In Zimbabwe teacher protests are always violently crushed by the state. In 2019, four teachers affiliated to the Amalgamated Rural Teachers’ Union of Zimbabwe were abducted by state agents for merely discussing Paulo Freire’s Pedagogy of the Oppressed (Ndlovu, 2019; Ngoshi, 2021). They were physically assaulted and remanded in custody awaiting trial. Although the court acquitted them, a ‘message’ was sent to all teachers. Consequently, “many teachers are afraid to speak out because they do not want to lose their jobs” (Moyo, 2021, p.126). State sponsored violence against teachers is rife in Zimbabwe. Teachers are labelled regime change agents and often “tortured and whipped in the sight of their pupils and work mates…and frog-marched to political rallies” (Mutanda & Hendricks, 2022, p. 495).

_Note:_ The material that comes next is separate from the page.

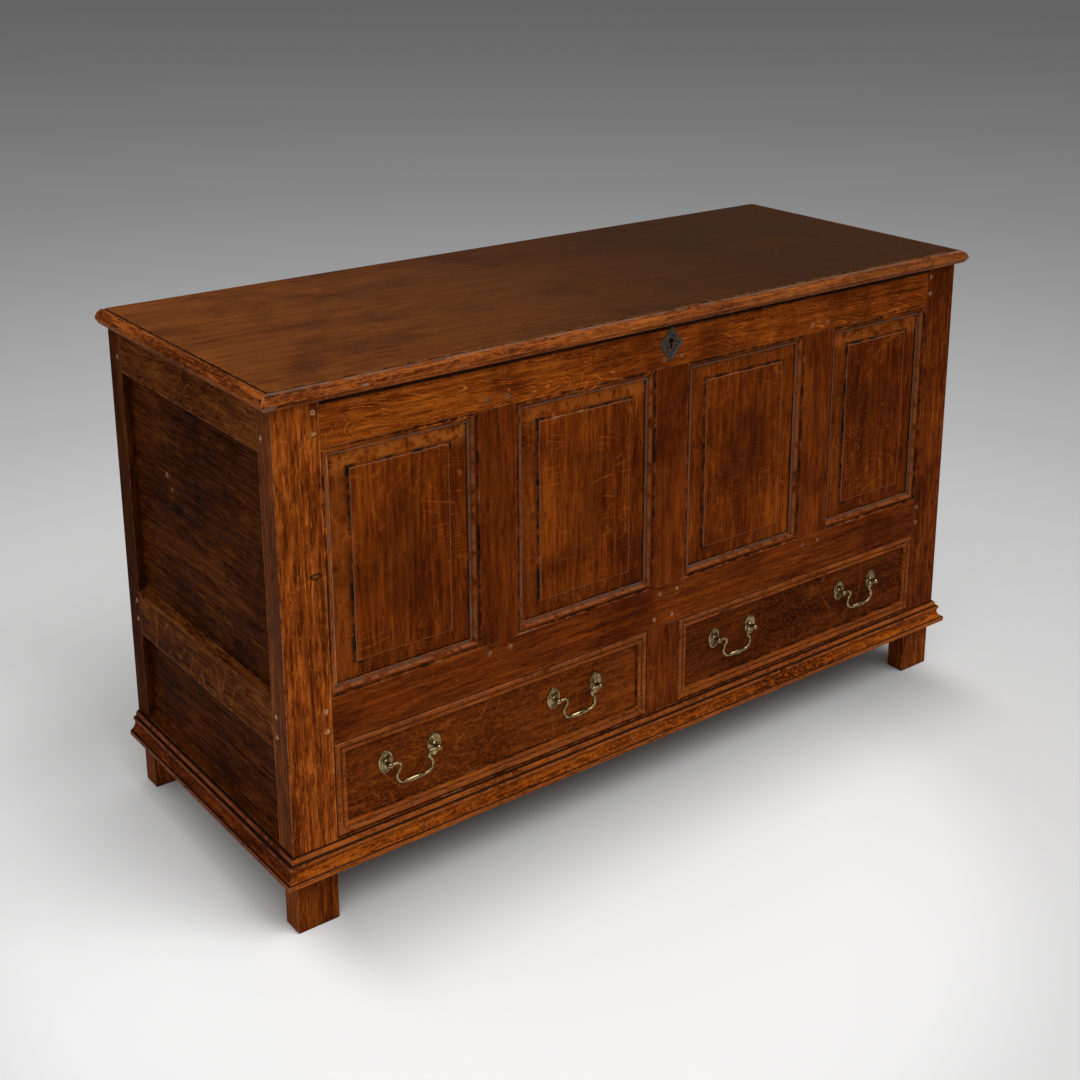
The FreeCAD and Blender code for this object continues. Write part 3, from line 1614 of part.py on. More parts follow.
# ---------------------------------------------------------------- assembly
front_frame()
for hand in HANDS:
    for level in rail_levels:
        side_rail(hand, level)
    side_panels(hand)
    back_stile(hand)
back_frame()
frame_pegs()
well_floor()
drawer_runners()
feet()
base_mouldings()
lid_boards()
lid_mouldings()
lid_cleats()
hinge_plates()
hinge_straps()
escutcheon()
lock_case()
lock_bolt()
lock_staple()
for hand in HANDS:
    drawer(hand)
document.recompute()


# ---------------------------------------------------------------- checks and export
def faults():
    """Everything that failed to build, and every pocket that took nothing away."""
    found = []
    for item in document.Objects:
        if {"Invalid", "Error"} & set(item.State):
            found.append("%s is %s" % (item.Label, item.State))
        if item.TypeId == "PartDesign::Pocket":
            before = item.BaseFeature.Shape.Volume
            if item.Shape.Volume >= before - 0.01:
                found.append("%s cut nothing" % item.Label)
    return found


def nodes():
    """Bodies and groups that stand by themselves; a group's members go with the group."""
    tops = [item for item in document.Objects if item.TypeId in ("PartDesign::Body", "Part::Compound")]
    members = {member.Name for item in tops if item.TypeId == "Part::Compound" for member in item.Links}
    return [item for item in tops if item.Name not in members]


problems = faults()
for node in nodes():
    if node.Shape.isNull() or not node.Shape.isValid():
        problems.append("%s has no valid shape" % node.Label)
if problems:
    raise RuntimeError("; ".join(problems))
os.makedirs("parts", exist_ok=True)
for node in nodes():
    node.Shape.exportStep("parts/%s.step" % node.Label)
print("%d nodes, %d solids" % (len(nodes()), sum(len(node.Shape.Solids) for node in nodes())))
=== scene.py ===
import math
import random

import bmesh
import bpy
from mathutils import Matrix, Vector


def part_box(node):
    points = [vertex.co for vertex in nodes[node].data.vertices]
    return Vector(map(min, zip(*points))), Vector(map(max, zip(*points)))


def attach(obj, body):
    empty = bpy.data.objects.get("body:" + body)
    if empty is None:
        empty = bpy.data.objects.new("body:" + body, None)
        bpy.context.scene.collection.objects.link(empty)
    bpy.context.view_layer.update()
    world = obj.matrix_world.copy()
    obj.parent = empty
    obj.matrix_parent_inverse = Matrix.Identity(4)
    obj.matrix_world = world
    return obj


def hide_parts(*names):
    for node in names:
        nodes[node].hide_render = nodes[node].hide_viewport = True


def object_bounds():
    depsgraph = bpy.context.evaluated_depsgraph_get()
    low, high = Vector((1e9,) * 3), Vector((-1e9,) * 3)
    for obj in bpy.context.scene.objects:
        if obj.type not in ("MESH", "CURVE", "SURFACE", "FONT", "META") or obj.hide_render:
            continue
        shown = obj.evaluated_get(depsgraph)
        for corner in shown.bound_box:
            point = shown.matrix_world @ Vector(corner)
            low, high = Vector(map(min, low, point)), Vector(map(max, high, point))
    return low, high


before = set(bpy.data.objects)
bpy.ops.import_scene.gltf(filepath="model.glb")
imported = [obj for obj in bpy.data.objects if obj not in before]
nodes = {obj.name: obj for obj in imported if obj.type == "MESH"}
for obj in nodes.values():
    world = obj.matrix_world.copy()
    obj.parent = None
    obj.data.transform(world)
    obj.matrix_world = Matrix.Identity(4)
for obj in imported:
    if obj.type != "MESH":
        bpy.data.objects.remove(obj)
cad_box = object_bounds()
MM = 0.001

# Places in the chest's own frame, metres: z from the floor, y grows to the back.
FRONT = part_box("drawer_divider")[0][1]
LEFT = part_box("stile_front_left")[0][0]
RIGHT = -LEFT
STILE_WIDTH = 73 * MM
SIGHT = RIGHT - STILE_WIDTH
RAIL_TOP = 820 * MM
RAIL_BOTTOM = 747 * MM
BELT_TOP = 366 * MM
BELT_BOTTOM = 292 * MM
SIDE_BOARD_JOINT = 569 * MM
LID_TOP = cad_box[1][2]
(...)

This repression makes teachers live in constant fear for their lives, making them refrain from active protest.
Conclusion
State repression makes it difficult, if not impossible, for teachers to openly air their grievances on curriculum policy and protest unfair labor practices. Faced with shrinking democratic space, teachers are pushed to subtle forms of protest and resistance, to protect their jobs and lives.